Does not rely on expensive, device-specific transfer function measurements.
Avoids reliance on speaker-dependent vocal characteristics (which require long training times).
Generalizes effectively from simulated data to real-world hearing aid recordings.

2. Methodology

The authors propose a simulation-based data augmentation strategy combined with a Transformer-based classifier. The core idea is to model the distinct acoustic propagation paths of the wearer's voice versus external speakers using Acoustic Transfer Functions (ATFs).

A. Acoustic Modeling & Simulation Pipeline

Instead of collecting massive datasets of real-world measurements, the authors generate synthetic ATFs using a two-stage hierarchical approach:

Analytical Modeling (Rigid Sphere):
- External Speaker: Modeled as a point source scattering off a rigid sphere (representing the head).
- Own Voice: Modeled as a vibrating spherical cap (representing the mouth) on the rigid sphere.
- This stage provides a wide range of spatial variations (angles, distances, head radii) with controlled mathematical precision.
Numerical Simulation (High-Fidelity):
- Uses Mesh2HRTF (Boundary Element Method) to simulate sound propagation on increasingly realistic geometries:
  - Rigid Sphere
  - Human Head
  - Head-and-Torso
- This stage captures complex diffraction, scattering, and anatomical details missing in the analytical model.

B. Data Augmentation Strategy

Source Data: Clean speech from the VoxCeleb1 dataset.
Augmentation: The clean speech is convolved with the generated ATFs to simulate how the sound reaches the hearing aid microphone for both "own voice" and "external speaker" scenarios.
Noise Robustness: Background noise from the MUSAN dataset is added at various Signal-to-Noise Ratios (SNR: 0–30 dB).
Real-World Adaptation: To bridge the "sim-to-real" gap, a lightweight test-time feature compensation is applied. This aligns the statistical distribution (mean and variance) of real hearing aid recordings with the simulated training data without requiring model retraining.

C. Model Architecture

Classifier: A Conformer-based encoder (a Transformer variant optimized for speech) with temporal gate pooling.
Input: Log-mel spectrograms derived from the ATF-augmented STFT.
Task: Segment-level binary classification (Own Voice vs.
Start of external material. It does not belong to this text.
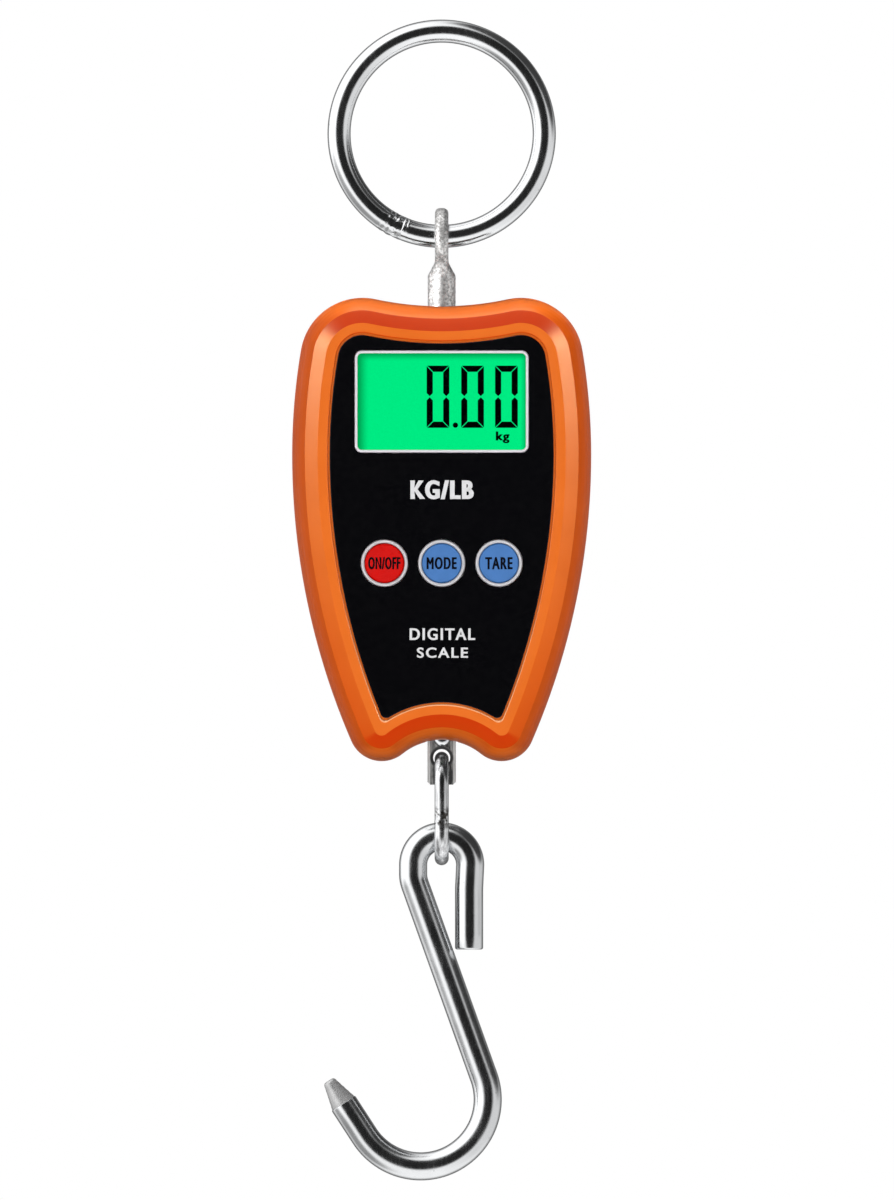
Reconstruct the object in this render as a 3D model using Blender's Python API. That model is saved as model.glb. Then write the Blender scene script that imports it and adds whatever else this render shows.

External Speaker).
Training Strategy: Progressive Fine-tuning.
1. Pre-train on Analytical ATFs (broad spatial coverage).
2. Fine-tune on Numerical ATFs, transitioning from Rigid Sphere $\to$ Head $\to$ Head-and-Torso.

3. Key Contributions

Single-Microphone OVD via Simulation: Demonstrated that high-accuracy OVD is achievable with a single microphone by leveraging spatial cues embedded in simulated ATFs, eliminating the need for multi-mic hardware or bone sensors.
Hierarchical ATF Generation: Introduced a scalable pipeline moving from analytical (rigid sphere) to numerical (head-and-torso) simulations, allowing the model to learn general spatial principles before adapting to anatomical specifics.
Sim-to-Real Generalization: Proved that models trained entirely on synthetic data can generalize to real hearing aid recordings (80% accuracy) using only lightweight feature compensation, avoiding the need for costly real-world data collection for training.
Efficient Architecture: Validated a lightweight Conformer model (0.9M parameters) suitable for potential deployment on hearing aid hardware.

4. Experimental Results

Simulated Performance:
- Achieved 95.52% accuracy on simulated Head-and-Torso test data (15-second utterances).
- Maintained 90.02% accuracy on short 1-second utterances, demonstrating low-latency viability.
- Showed robustness across varying SNRs and noise types (Music, Speech, Noise) on the LibriSpeech dataset.
Real-World Performance:
- Tested on recordings from a hearing aid prototype.
- Achieved 80.00% accuracy without fine-tuning on real data, using only test-time feature compensation.
- An "oracle" setting (using ground truth for compensation) reached 86.50%, indicating the feature compensation method is highly effective.
Baseline Comparison:
- Compared against a ResNet-based single-mic OVD model (López-Espejo et al.).
- The proposed Conformer-small model achieved 96.66% overall accuracy on a measured-ATF benchmark, outperforming the ResNet baseline (94.30%), particularly in external speaker detection.
Feature Analysis:
- Ablation studies confirmed the model relies on spatial acoustic cues (ATFs) rather than simple amplitude/loudness differences. Removing ATF input dropped accuracy to near-random (49.67%).

5. Significance and Future Work

This work represents a significant step toward cost-effective, accessible hearing aids. By replacing expensive hardware sensors and complex multi-mic processing with advanced simulation and machine learning, the authors demonstrate a path to high-performance OVD for entry-level and single-ear devices.

Limitations & Future Directions:

The current study focuses on offline segment-level detection.
Future work aims to implement causal, real-time streaming with low latency suitable for real-time hearing aid processing.
Further reduction of model complexity is needed for deployment on resource-constrained hearing aid chips.

In summary, the paper successfully validates that simulated acoustic physics, when combined with deep learning, can solve a critical real-world problem in assistive listening devices without the prohibitive costs of traditional hardware solutions.